— Short problem —
In the data that follows, count every line holding the string "Blender" and give the count alone.

☆ ☆ ☆ ☆ ☆

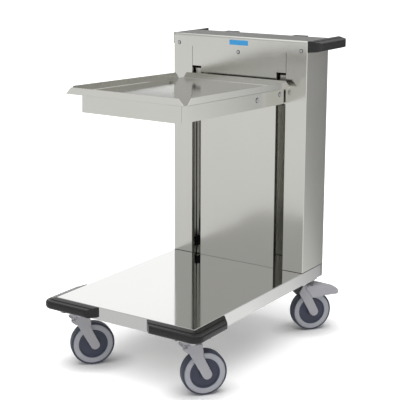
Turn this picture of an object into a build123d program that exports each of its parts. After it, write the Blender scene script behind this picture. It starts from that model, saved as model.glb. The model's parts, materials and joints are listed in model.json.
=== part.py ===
from build123d import *
import os
from math import cos, radians, sin

# Mobile tray dispenser: a wheeled deck, a hollow column and a sprung tray platform that slides on it.
# Lengths are millimetres and angles are degrees.
# X runs across the trolley, Y runs from the front edge of the deck to the back, Z runs up from the floor.
# Everything is modelled about the middle of the deck's front edge and then moved as one piece, so that
# the origin of the frame is the middle of the bounding box on the floor.

# Castors
WHEEL_RADIUS = 62.5
WHEEL_WIDTH = 32
TRAIL = 38
CASTOR_YAW = -40
CROWN_GAP = 5
CROWN_HEIGHT = 19
RACE_RISE = 18
CROWN_FOOT = 2 * WHEEL_RADIUS + CROWN_GAP
FORK_TOP = CROWN_FOOT + CROWN_HEIGHT
CASTOR_HEIGHT = FORK_TOP + RACE_RISE

# Deck and column
DECK_WIDTH = 470
DECK_LENGTH = 712
RAIL_HEIGHT = 38
COLUMN_DEPTH = 132
COLUMN_RISE = 700
SHEET = 1.5
COVER_SHEET = 1.2
EDGE_BEND = 2
COLUMN_BEND = 6
FOOT_BEND = 1.2

# Slots and the seams over them in the column face
SLOT_MIDDLE = 150
SLOT_WIDTH = 33
SLOT_DROP = 97
SLOT_RETURN = 13
SEAM_WIDTH = 1.2
SEAM_HEIGHT = 60
JOINT_WIDTH = 2
JOINT_DEPTH = 1

# Tray platform, tilted up at its front about the foot of the column face
TILT = 1.75
PLATFORM_DROP = 188
SKIRT_HEIGHT = 50.5
SKIRT_SETBACK = 40
SKIRT_BACK = -3
PAN_WIDTH = 390
PAN_SETBACK = 10
PAN_BACK = -20
UPSTAND = 18
ARM_GAP = 5
ARM_WIDTH = 21.5

# Castor places
CASTOR_INSET = 44
CASTOR_FRONT_Y = 43.5
CASTOR_BACK_INSET = 68.5

# Bumpers and handles
BUMPER_ARM_X = 150
BUMPER_ARM_Y = 138
BUMPER_REACH = 30
BUMPER_HEIGHT = 29
HANDLE_REACH = 26
HANDLE_HEIGHT = 33
HANDLE_SETBACK = 3
HANDLE_OVERHANG = 73

# Clearances
RUN_FIT = 0.05
SLIDE_GAP = 0.4
END_GAP = 0.3
STOP_GAP = 2

# What follows from the sizes above
HALF = DECK_WIDTH / 2
INNER_HALF = HALF - SHEET
DECK_FOOT = CASTOR_HEIGHT
DECK_TOP = DECK_FOOT + RAIL_HEIGHT
COLUMN_FRONT = DECK_LENGTH - COLUMN_DEPTH
COLUMN_TOP = DECK_TOP + COLUMN_RISE
COLUMN_CEILING = COLUMN_TOP - SHEET
COVER_FRONT = DECK_LENGTH - COVER_SHEET
CASTOR_X = HALF - CASTOR_INSET
CASTOR_BACK_Y = DECK_LENGTH - CASTOR_BACK_INSET
SLOT_OUT = SLOT_MIDDLE + SLOT_WIDTH / 2
SLOT_IN = SLOT_MIDDLE - SLOT_WIDTH / 2
SLOT_TOP = COLUMN_TOP - SLOT_DROP
ARM_OUT = SLOT_OUT - ARM_GAP
ARM_IN = ARM_OUT - ARM_WIDTH
SKIRT_WIDTH = 2 * (ARM_OUT + SHEET)
SKIRT_FRONT = SKIRT_SETBACK - COLUMN_FRONT
PAN_FRONT = PAN_SETBACK - COLUMN_FRONT
PLATFORM_FOOT = COLUMN_TOP - PLATFORM_DROP
BUMPER_TOP = DECK_TOP - 0.5
HANDLE_TOP = COLUMN_TOP
HANDLE_FRONT = COLUMN_FRONT + HANDLE_SETBACK
HANDLE_BACK = DECK_LENGTH + HANDLE_OVERHANG

nodes = {}


def block(x0, x1, y0, y1, z0, z1):
    """A box between two opposite corners."""
    return Pos((x0 + x1) / 2, (y0 + y1) / 2, (z0 + z1) / 2) * Box(x1 - x0, y1 - y0, z1 - z0)


def rod(start, direction, radius, length):
    """A round bar from a start point along a direction."""
    return Plane(origin=start, z_dir=direction) * Cylinder(
        radius, length, align=(Align.CENTER, Align.CENTER, Align.MIN)
    )


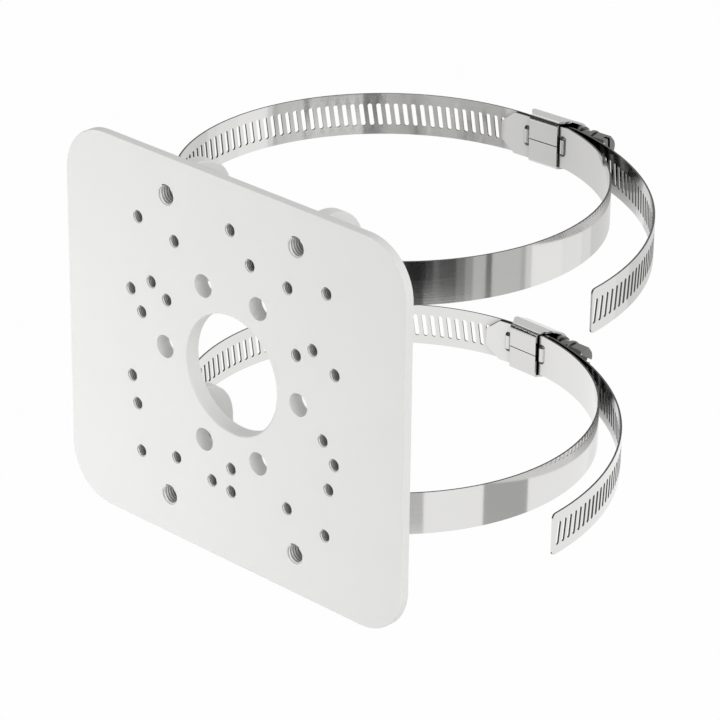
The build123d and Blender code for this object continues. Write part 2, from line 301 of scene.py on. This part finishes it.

☆ ☆ ☆ ☆ ☆

— Worked solution —
2